A VERDADEIRA DESGRAÇA
24.
Todos falam da desgraça, todos a experimentaram e julga conhecer o seu caráter
múltiplo. Venho dizer-vos, porém, que qual todos se enganam, pois a verdadeira
desgraça não é, de maneira alguma, aquilo que os homens, ou seja, os
desgraçados, supõem. Eles a vêem na miséria, na lareira sem fogo, no credor
impaciente, no berço vazio do anjo que antes sorria, nas lágrimas, no féretro
que se acompanha de cabeça descoberta e coração partido, na angústia da
traição, na privação do orgulhoso que desejava vestir-se de púrpura e esconde
sua nudez nos farrapos da vaidade. Tudo isso muitas outras coisas ainda,
chamam-se desgraça, na linguagem humana. Sim, realmente são a desgraça, para
aqueles que nada vêem além do presente. Mas a verdadeira desgraça está mais nas
conseqüências de uma coisa do que na própria coisa.
Dizei-me
se o mais feliz acontecimento no momento, que traz funestas conseqüências, não
é, na realidade, mais desgraçado que aquele inicialmente aborrecido, que acaba
por produzir o bem? Dizei-me se a tempestade, que despedaça as árvores, mas
purifica a atmosfera, dissipando os miasmas insalubres que poderiam causar a
morte, não é antes uma felicidade que uma desgraça?
Para
julgar uma coisa, é necessário,portanto, ver-lhe as conseqüências. É assim que,
para julgar o que é realmente feliz ou desgraçado para o homem, é necessário
transportar-se para além desta vida, porque é lá que as conseqüências se
manifestam. Ora, tudo aquilo que ele chama desgraça, de acordo com a sua curta
visão, cessa com a vida e tem sua compensação na vida futura.
Vou
revelar-vos a desgraça sob uma nova forma, sob a forma bela e florida que
acolheis e desejais, com todas as forças de vossas almas iludidas. A desgraça é
a alegria, o prazer, a fama, a fútil inquietação, a louca satisfação da
vaidade, que asfixiam a consciência, oprimem o pensamento, confundem o homem
quanto ao seu futuro. A desgraça, enfim é o ópio do esquecimento, que buscais
com o mais ardente desejo.
Tende
esperanças, vós que chorais! Tremei, vós que rides, porque tendes o corpo
satisfeito! Não se pode enganar a Deus: ninguém escapa ao destino. As provas,
credoras, mais impiedosas que a malta que vos acossa na miséria, espreitam o
vosso repouso ilusório, para vos mergulhar de súbito na agonia da verdadeira desgraça,
daquela que surpreende a alma enlanguescida pela indiferença e o egoísmo.
Que
o Espiritismo vos esclareça, portanto, e restabeleça sob a verdadeira luz da
verdade e o erro, tão estranhamente desfigurados pela vossa cegueira.
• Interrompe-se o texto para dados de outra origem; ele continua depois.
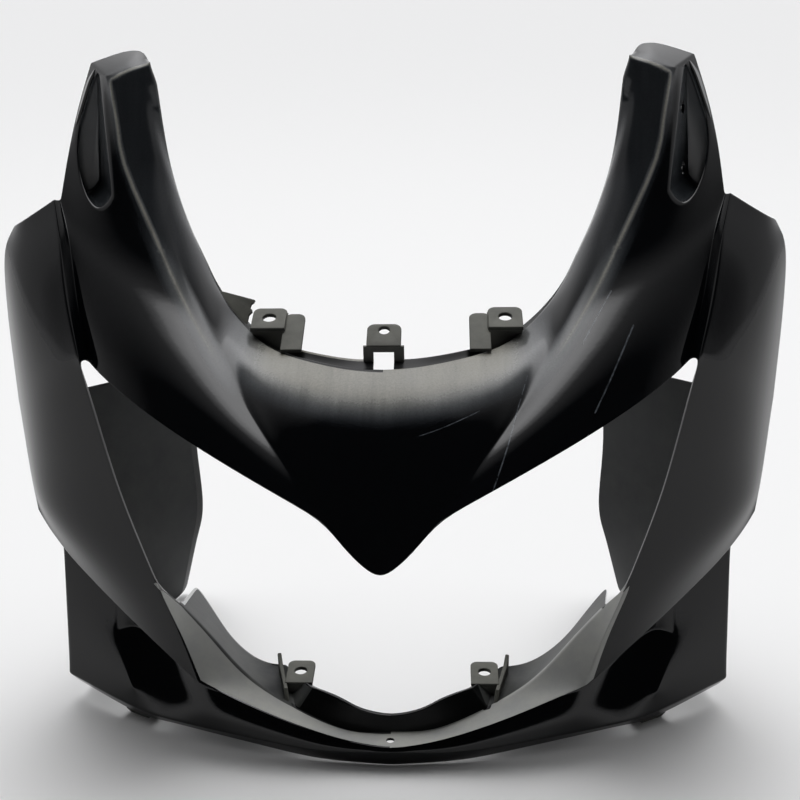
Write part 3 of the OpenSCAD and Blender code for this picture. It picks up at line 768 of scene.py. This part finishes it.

Então,
agireis como bravos soldados que, longe de fugir ao perigo, preferem a luta nos
combates arriscados, à paz que não oferece nem glória nem progresso. Que
importa ao soldado perder as armas, o equipamento e a farda na refrega,
contanto que saia vitorioso e coberto de glória? Que importa, àquele que tem fé
no porvir, deixar a vida no campo de batalha, sua fortuna e sua veste carnal,
contanto que sua alma possa entrar, radiosa, no reino celeste?